**JSON records of objects**

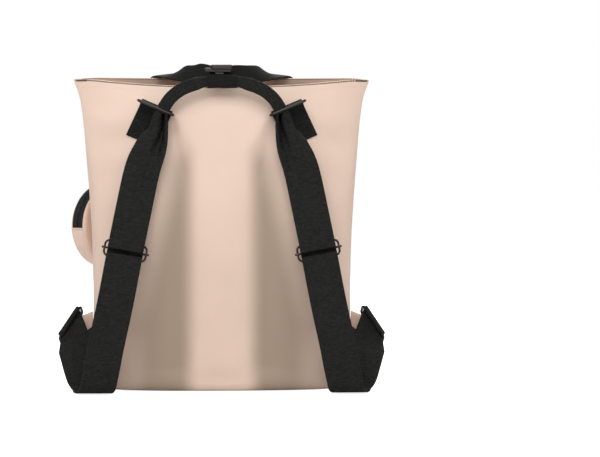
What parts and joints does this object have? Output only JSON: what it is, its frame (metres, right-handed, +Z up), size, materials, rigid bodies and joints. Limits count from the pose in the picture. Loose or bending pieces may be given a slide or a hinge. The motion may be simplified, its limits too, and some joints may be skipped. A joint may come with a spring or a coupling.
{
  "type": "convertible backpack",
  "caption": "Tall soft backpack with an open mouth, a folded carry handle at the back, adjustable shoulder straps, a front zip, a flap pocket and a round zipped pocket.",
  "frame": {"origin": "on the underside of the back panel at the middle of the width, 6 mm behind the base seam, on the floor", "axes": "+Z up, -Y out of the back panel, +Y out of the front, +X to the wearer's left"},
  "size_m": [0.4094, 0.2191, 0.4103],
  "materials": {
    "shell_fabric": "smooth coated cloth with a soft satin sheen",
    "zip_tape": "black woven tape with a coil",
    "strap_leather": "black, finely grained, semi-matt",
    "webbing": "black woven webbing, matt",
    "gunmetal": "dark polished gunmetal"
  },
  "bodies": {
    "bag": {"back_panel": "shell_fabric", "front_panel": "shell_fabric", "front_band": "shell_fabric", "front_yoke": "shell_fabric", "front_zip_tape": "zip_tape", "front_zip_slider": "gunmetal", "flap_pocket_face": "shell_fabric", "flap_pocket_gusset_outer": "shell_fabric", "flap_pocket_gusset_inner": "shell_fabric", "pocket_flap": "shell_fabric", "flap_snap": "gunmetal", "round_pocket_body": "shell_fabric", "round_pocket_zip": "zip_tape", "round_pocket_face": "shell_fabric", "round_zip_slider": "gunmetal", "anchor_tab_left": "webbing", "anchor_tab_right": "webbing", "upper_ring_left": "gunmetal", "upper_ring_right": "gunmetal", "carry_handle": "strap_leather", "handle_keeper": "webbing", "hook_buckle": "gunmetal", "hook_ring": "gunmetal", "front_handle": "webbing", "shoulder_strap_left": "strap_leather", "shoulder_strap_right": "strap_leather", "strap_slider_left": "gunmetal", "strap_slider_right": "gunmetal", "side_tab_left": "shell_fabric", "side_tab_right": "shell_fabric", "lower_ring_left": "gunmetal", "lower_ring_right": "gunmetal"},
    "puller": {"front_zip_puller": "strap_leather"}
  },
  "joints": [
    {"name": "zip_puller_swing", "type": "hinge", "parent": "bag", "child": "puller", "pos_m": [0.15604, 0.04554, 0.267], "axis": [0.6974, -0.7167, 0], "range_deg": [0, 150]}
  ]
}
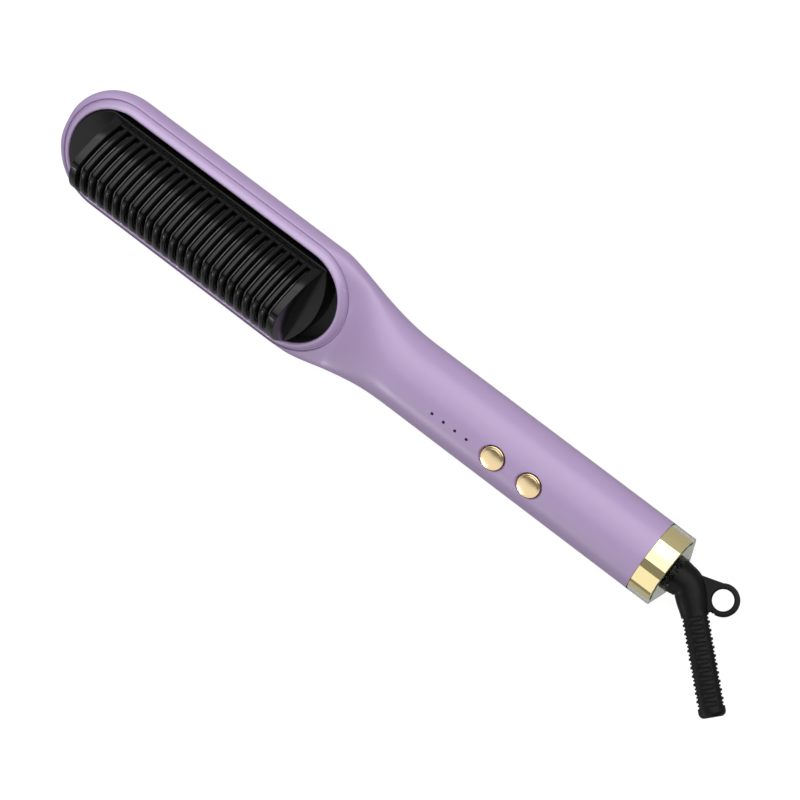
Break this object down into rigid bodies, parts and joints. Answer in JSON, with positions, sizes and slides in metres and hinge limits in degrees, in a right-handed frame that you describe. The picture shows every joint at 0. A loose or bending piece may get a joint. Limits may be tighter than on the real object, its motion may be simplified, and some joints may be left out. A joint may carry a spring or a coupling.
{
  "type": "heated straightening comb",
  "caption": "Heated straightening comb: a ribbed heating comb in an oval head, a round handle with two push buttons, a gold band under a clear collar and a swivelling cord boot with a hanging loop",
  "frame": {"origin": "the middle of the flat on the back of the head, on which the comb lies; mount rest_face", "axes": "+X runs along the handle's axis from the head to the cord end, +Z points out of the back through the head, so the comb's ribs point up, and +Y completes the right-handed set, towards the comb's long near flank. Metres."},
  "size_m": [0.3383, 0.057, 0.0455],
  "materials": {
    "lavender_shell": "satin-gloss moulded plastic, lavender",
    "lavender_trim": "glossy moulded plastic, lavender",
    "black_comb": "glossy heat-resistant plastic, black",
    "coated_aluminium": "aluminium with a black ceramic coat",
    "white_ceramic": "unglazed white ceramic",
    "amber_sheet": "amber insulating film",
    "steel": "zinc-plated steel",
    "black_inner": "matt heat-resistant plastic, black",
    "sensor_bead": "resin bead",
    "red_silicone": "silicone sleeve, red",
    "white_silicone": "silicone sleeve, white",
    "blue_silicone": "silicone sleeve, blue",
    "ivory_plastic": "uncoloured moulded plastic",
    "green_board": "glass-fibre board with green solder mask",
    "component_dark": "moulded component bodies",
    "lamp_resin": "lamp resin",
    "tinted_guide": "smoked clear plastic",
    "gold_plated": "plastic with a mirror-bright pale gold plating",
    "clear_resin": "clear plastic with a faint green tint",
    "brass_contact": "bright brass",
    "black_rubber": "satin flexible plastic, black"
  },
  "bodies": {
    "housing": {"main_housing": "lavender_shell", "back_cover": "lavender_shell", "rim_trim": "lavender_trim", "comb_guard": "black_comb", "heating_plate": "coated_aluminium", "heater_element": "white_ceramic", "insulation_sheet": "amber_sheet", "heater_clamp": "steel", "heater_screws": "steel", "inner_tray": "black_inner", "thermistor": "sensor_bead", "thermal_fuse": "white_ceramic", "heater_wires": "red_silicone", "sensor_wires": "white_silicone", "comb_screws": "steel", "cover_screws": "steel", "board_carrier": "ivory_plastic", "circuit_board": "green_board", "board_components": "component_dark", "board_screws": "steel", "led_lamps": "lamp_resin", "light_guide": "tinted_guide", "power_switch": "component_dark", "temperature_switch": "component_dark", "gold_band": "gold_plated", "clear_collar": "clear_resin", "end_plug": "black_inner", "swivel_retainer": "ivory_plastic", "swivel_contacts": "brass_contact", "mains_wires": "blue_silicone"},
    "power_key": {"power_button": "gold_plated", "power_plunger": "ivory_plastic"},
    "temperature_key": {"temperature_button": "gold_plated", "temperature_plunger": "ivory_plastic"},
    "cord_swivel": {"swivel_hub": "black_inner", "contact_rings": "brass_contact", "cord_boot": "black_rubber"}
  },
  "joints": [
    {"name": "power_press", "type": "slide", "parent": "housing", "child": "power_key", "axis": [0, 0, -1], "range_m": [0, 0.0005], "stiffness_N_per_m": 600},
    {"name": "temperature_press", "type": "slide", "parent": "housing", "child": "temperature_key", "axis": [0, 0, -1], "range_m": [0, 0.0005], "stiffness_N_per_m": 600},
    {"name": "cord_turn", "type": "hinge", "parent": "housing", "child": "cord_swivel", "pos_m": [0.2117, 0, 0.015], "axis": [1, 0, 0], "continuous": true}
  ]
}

**To be done**
Extract the complete set of records unchanged.

**Task answer**
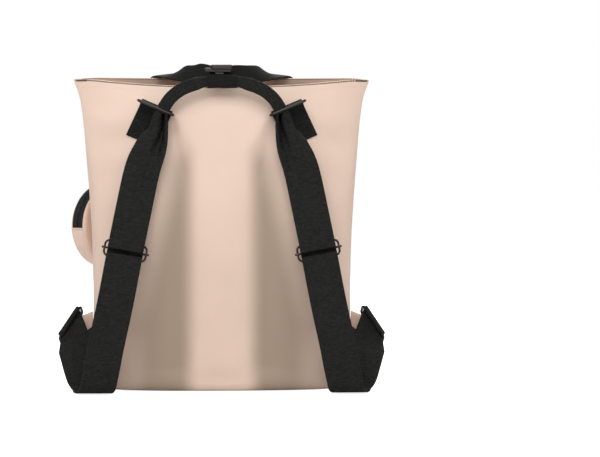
What parts and joints does this object have? Output only JSON: what it is, its frame (metres, right-handed, +Z up), size, materials, rigid bodies and joints. Limits count from the pose in the picture. Loose or bending pieces may be given a slide or a hinge. The motion may be simplified, its limits too, and some joints may be skipped. A joint may come with a spring or a coupling.
{
  "type": "convertible backpack",
  "caption": "Tall soft backpack with an open mouth, a folded carry handle at the back, adjustable shoulder straps, a front zip, a flap pocket and a round zipped pocket.",
  "frame": {"origin": "on the underside of the back panel at the middle of the width, 6 mm behind the base seam, on the floor", "axes": "+Z up, -Y out of the back panel, +Y out of the front, +X to the wearer's left"},
  "size_m": [0.4094, 0.2191, 0.4103],
  "materials": {
    "shell_fabric": "smooth coated cloth with a soft satin sheen",
    "zip_tape": "black woven tape with a coil",
    "strap_leather": "black, finely grained, semi-matt",
    "webbing": "black woven webbing, matt",
    "gunmetal": "dark polished gunmetal"
  },
  "bodies": {
    "bag": {"back_panel": "shell_fabric", "front_panel": "shell_fabric", "front_band": "shell_fabric", "front_yoke": "shell_fabric", "front_zip_tape": "zip_tape", "front_zip_slider": "gunmetal", "flap_pocket_face": "shell_fabric", "flap_pocket_gusset_outer": "shell_fabric", "flap_pocket_gusset_inner": "shell_fabric", "pocket_flap": "shell_fabric", "flap_snap": "gunmetal", "round_pocket_body": "shell_fabric", "round_pocket_zip": "zip_tape", "round_pocket_face": "shell_fabric", "round_zip_slider": "gunmetal", "anchor_tab_left": "webbing", "anchor_tab_right": "webbing", "upper_ring_left": "gunmetal", "upper_ring_right": "gunmetal", "carry_handle": "strap_leather", "handle_keeper": "webbing", "hook_buckle": "gunmetal", "hook_ring": "gunmetal", "front_handle": "webbing", "shoulder_strap_left": "strap_leather", "shoulder_strap_right": "strap_leather", "strap_slider_left": "gunmetal", "strap_slider_right": "gunmetal", "side_tab_left": "shell_fabric", "side_tab_right": "shell_fabric", "lower_ring_left": "gunmetal", "lower_ring_right": "gunmetal"},
    "puller": {"front_zip_puller": "strap_leather"}
  },
  "joints": [
    {"name": "zip_puller_swing", "type": "hinge", "parent": "bag", "child": "puller", "pos_m": [0.15604, 0.04554, 0.267], "axis": [0.6974, -0.7167, 0], "range_deg": [0, 150]}
  ]
}
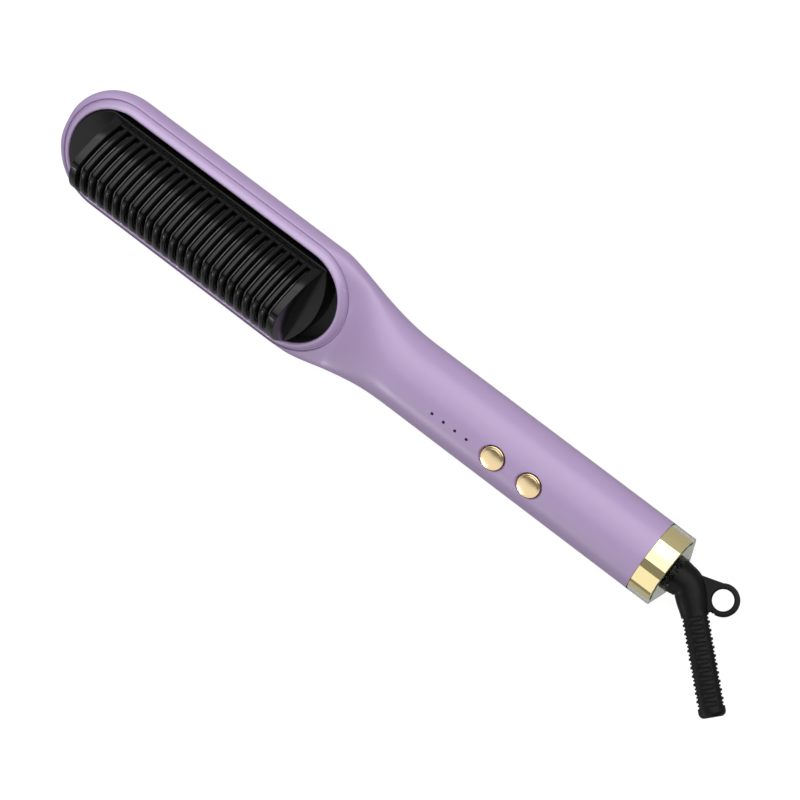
Break this object down into rigid bodies, parts and joints. Answer in JSON, with positions, sizes and slides in metres and hinge limits in degrees, in a right-handed frame that you describe. The picture shows every joint at 0. A loose or bending piece may get a joint. Limits may be tighter than on the real object, its motion may be simplified, and some joints may be left out. A joint may carry a spring or a coupling.
{
  "type": "heated straightening comb",
  "caption": "Heated straightening comb: a ribbed heating comb in an oval head, a round handle with two push buttons, a gold band under a clear collar and a swivelling cord boot with a hanging loop",
  "frame": {"origin": "the middle of the flat on the back of the head, on which the comb lies; mount rest_face", "axes": "+X runs along the handle's axis from the head to the cord end, +Z points out of the back through the head, so the comb's ribs point up, and +Y completes the right-handed set, towards the comb's long near flank. Metres."},
  "size_m": [0.3383, 0.057, 0.0455],
  "materials": {
    "lavender_shell": "satin-gloss moulded plastic, lavender",
    "lavender_trim": "glossy moulded plastic, lavender",
    "black_comb": "glossy heat-resistant plastic, black",
    "coated_aluminium": "aluminium with a black ceramic coat",
    "white_ceramic": "unglazed white ceramic",
    "amber_sheet": "amber insulating film",
    "steel": "zinc-plated steel",
    "black_inner": "matt heat-resistant plastic, black",
    "sensor_bead": "resin bead",
    "red_silicone": "silicone sleeve, red",
    "white_silicone": "silicone sleeve, white",
    "blue_silicone": "silicone sleeve, blue",
    "ivory_plastic": "uncoloured moulded plastic",
    "green_board": "glass-fibre board with green solder mask",
    "component_dark": "moulded component bodies",
    "lamp_resin": "lamp resin",
    "tinted_guide": "smoked clear plastic",
    "gold_plated": "plastic with a mirror-bright pale gold plating",
    "clear_resin": "clear plastic with a faint green tint",
    "brass_contact": "bright brass",
    "black_rubber": "satin flexible plastic, black"
  },
  "bodies": {
    "housing": {"main_housing": "lavender_shell", "back_cover": "lavender_shell", "rim_trim": "lavender_trim", "comb_guard": "black_comb", "heating_plate": "coated_aluminium", "heater_element": "white_ceramic", "insulation_sheet": "amber_sheet", "heater_clamp": "steel", "heater_screws": "steel", "inner_tray": "black_inner", "thermistor": "sensor_bead", "thermal_fuse": "white_ceramic", "heater_wires": "red_silicone", "sensor_wires": "white_silicone", "comb_screws": "steel", "cover_screws": "steel", "board_carrier": "ivory_plastic", "circuit_board": "green_board", "board_components": "component_dark", "board_screws": "steel", "led_lamps": "lamp_resin", "light_guide": "tinted_guide", "power_switch": "component_dark", "temperature_switch": "component_dark", "gold_band": "gold_plated", "clear_collar": "clear_resin", "end_plug": "black_inner", "swivel_retainer": "ivory_plastic", "swivel_contacts": "brass_contact", "mains_wires": "blue_silicone"},
    "power_key": {"power_button": "gold_plated", "power_plunger": "ivory_plastic"},
    "temperature_key": {"temperature_button": "gold_plated", "temperature_plunger": "ivory_plastic"},
    "cord_swivel": {"swivel_hub": "black_inner", "contact_rings": "brass_contact", "cord_boot": "black_rubber"}
  },
  "joints": [
    {"name": "power_press", "type": "slide", "parent": "housing", "child": "power_key", "axis": [0, 0, -1], "range_m": [0, 0.0005], "stiffness_N_per_m": 600},
    {"name": "temperature_press", "type": "slide", "parent": "housing", "child": "temperature_key", "axis": [0, 0, -1], "range_m": [0, 0.0005], "stiffness_N_per_m": 600},
    {"name": "cord_turn", "type": "hinge", "parent": "housing", "child": "cord_swivel", "pos_m": [0.2117, 0, 0.015], "axis": [1, 0, 0], "continuous": true}
  ]
}